__Given exercise__
Could every line of the data be printed exactly as it reads?

— start —

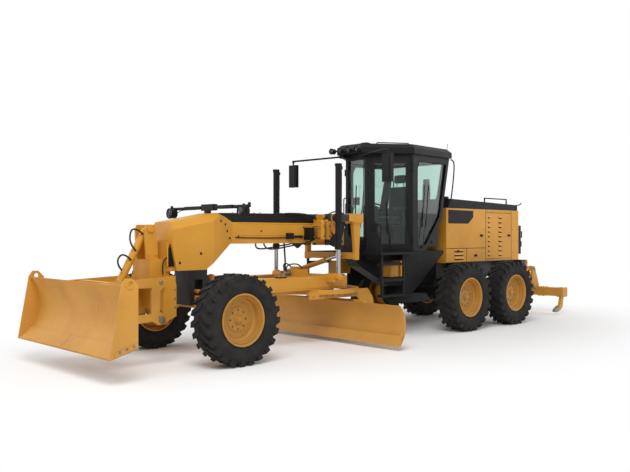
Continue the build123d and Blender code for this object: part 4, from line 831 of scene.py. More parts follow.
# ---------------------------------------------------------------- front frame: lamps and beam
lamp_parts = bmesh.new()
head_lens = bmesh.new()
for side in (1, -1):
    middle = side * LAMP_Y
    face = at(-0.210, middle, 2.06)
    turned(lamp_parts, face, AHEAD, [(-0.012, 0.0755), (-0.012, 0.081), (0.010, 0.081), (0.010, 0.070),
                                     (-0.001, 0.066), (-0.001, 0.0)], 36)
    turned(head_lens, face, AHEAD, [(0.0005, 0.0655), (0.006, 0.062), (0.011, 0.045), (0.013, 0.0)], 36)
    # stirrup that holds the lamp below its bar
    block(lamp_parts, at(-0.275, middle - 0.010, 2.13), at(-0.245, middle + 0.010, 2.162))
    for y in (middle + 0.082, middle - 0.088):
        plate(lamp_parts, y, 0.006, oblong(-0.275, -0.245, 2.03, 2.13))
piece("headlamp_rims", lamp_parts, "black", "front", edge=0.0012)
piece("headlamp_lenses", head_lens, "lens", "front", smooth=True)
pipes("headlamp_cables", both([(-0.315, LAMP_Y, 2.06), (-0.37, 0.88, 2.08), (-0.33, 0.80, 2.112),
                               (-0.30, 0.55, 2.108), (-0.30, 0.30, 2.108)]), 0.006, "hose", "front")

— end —

__Solution for this exercise__
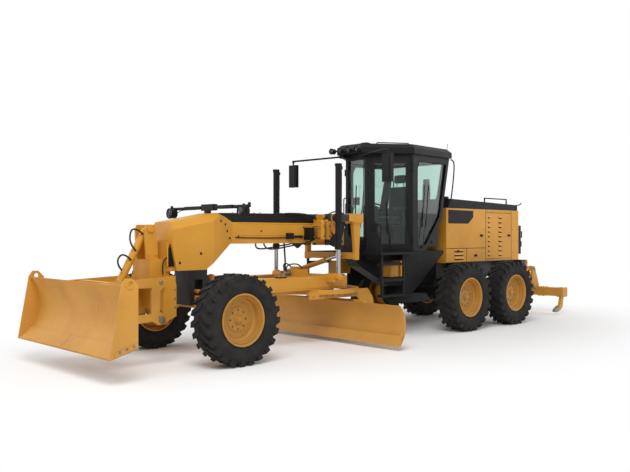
Continue the build123d and Blender code for this object: part 4, from line 831 of scene.py. More parts follow.
# ---------------------------------------------------------------- front frame: lamps and beam
lamp_parts = bmesh.new()
head_lens = bmesh.new()
for side in (1, -1):
    middle = side * LAMP_Y
    face = at(-0.210, middle, 2.06)
    turned(lamp_parts, face, AHEAD, [(-0.012, 0.0755), (-0.012, 0.081), (0.010, 0.081), (0.010, 0.070),
                                     (-0.001, 0.066), (-0.001, 0.0)], 36)
    turned(head_lens, face, AHEAD, [(0.0005, 0.0655), (0.006, 0.062), (0.011, 0.045), (0.013, 0.0)], 36)
    # stirrup that holds the lamp below its bar
    block(lamp_parts, at(-0.275, middle - 0.010, 2.13), at(-0.245, middle + 0.010, 2.162))
    for y in (middle + 0.082, middle - 0.088):
        plate(lamp_parts, y, 0.006, oblong(-0.275, -0.245, 2.03, 2.13))
piece("headlamp_rims", lamp_parts, "black", "front", edge=0.0012)
piece("headlamp_lenses", head_lens, "lens", "front", smooth=True)
pipes("headlamp_cables", both([(-0.315, LAMP_Y, 2.06), (-0.37, 0.88, 2.08), (-0.33, 0.80, 2.112),
                               (-0.30, 0.55, 2.108), (-0.30, 0.30, 2.108)]), 0.006, "hose", "front")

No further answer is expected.